Lately, I've been re-reading my old blog posts and I'm thankful I journaled so many things that my oldest two boys did in their early years. What a strange segway, going from arid lady parts to reminiscining about my children's babydom. That's just how I roll. If you are reading this, I assume you know what you are getting yourself into.
Since that time, a few things have changed. Really, only one big thing. We had another baby. In May, 2012, we welcome our third boy, Ryder. I guess I thought life was getting too easy since everyone had learned to wipe their own rears. That, or I knew my husband was gonna make me get a real, take-a-shower-daily kind of job if I didn't dust off the ole uterus. Jokes aside, Ryder is a hunk of a baby -- feather blond hair, baby blue eyes and a face so angelic you want to squeeze his cheeks. His big brothers are loving, mostly patient older siblings, a real feat for 7 and 9 year old boys.
So, creating another delightful little life has put me back on the toddler track.
Another new thing is that I'm in the process of getting a new design for this blog. Hating the layout has been my most used excuse for not blogging. About a year ago, I hired a woman to revamp my blog. After paying her and 6 months of runaround excuses, I finally accepted she was never going to actually do the work. Sidetracked, I didn't look for anyone else for a few months, but I am now working with a new designer who I confidently believe understands what I want. She designs a blog per week and has me scheduled for January 13. I'm excited!
- A note, though. I'm shucking "The Cowboy Chronicles" as the blog title. This title served me well, but to be honest, I'm not a cowboy. I'm not even married to a cowboy. I'm married to a cattleman. You would have to work around the industry to know the difference. I have loved the cowboys who have worked for us. By far and large, they are often some of the most tender, gentle spirited people you could ever meet, but they also are basically hippies in pearl snaps. My husband Rowdy isn't a cowboy. Yes, we raise cattle for a living, but his feet are pretty nailed to the married-wtih-three-kids board. When I first started this blog some 5 years ago, I was unaware of the existence of the Pioneer Women. Kudos to her on brilliant marketing and turning her mommy blog into her own money-making venture, but she kind of has the corner on ranch wife raising little cowboys. If you weren't in a similar business, it would be easy to get swept up in the romanticized idea of rustic life on the wild West.
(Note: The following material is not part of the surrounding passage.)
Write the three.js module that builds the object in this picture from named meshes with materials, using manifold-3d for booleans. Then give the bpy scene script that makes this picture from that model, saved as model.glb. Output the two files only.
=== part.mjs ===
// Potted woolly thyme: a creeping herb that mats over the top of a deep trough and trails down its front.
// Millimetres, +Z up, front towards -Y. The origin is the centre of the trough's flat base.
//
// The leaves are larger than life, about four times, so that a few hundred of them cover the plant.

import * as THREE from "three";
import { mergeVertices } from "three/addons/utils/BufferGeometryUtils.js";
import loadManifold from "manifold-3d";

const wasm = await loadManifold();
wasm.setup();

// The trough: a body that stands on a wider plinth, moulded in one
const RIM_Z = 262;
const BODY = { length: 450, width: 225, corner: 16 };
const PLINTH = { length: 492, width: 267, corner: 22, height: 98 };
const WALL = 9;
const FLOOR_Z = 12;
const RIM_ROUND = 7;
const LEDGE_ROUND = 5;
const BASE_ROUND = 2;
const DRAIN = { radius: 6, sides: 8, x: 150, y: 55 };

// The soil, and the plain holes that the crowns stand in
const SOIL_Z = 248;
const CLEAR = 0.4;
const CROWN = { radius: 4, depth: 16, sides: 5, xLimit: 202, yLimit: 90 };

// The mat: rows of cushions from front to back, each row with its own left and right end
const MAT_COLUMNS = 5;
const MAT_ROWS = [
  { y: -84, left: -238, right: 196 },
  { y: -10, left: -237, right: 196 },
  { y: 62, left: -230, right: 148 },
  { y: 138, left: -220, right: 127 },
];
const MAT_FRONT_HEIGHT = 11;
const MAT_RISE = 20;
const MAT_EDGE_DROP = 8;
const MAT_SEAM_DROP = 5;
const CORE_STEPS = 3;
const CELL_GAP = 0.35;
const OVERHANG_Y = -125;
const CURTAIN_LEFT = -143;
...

While we run cattle for a living, make no mistake, our business is very 21st century. We have tractors that sow perfect rows of wheat through GPS navigation. My husband watches livestock auctions a thousand miles away through a smart phone. We aren't Ma and Pa Joad and neither is the Pionner Woman. Rowdy has not roped a calf and branded it with an iron from a campfire since, well, ever. If he did, outrageous labor costs would diminish any profits. Our cattle are worked through a hydraulic shoot and branded with an electric iron. And as a big ass woman, I'm sure you know I have many great recipes to share, but any hillbilly with purple sweatpants (check and check) can cook chicken fried steak. If you happen to be into breaded, deep fried meats, I am your lady. I have no delusions of becoming a mommy blog superstar, but in the off chance someone does read this, I also don't want to be a knock-off.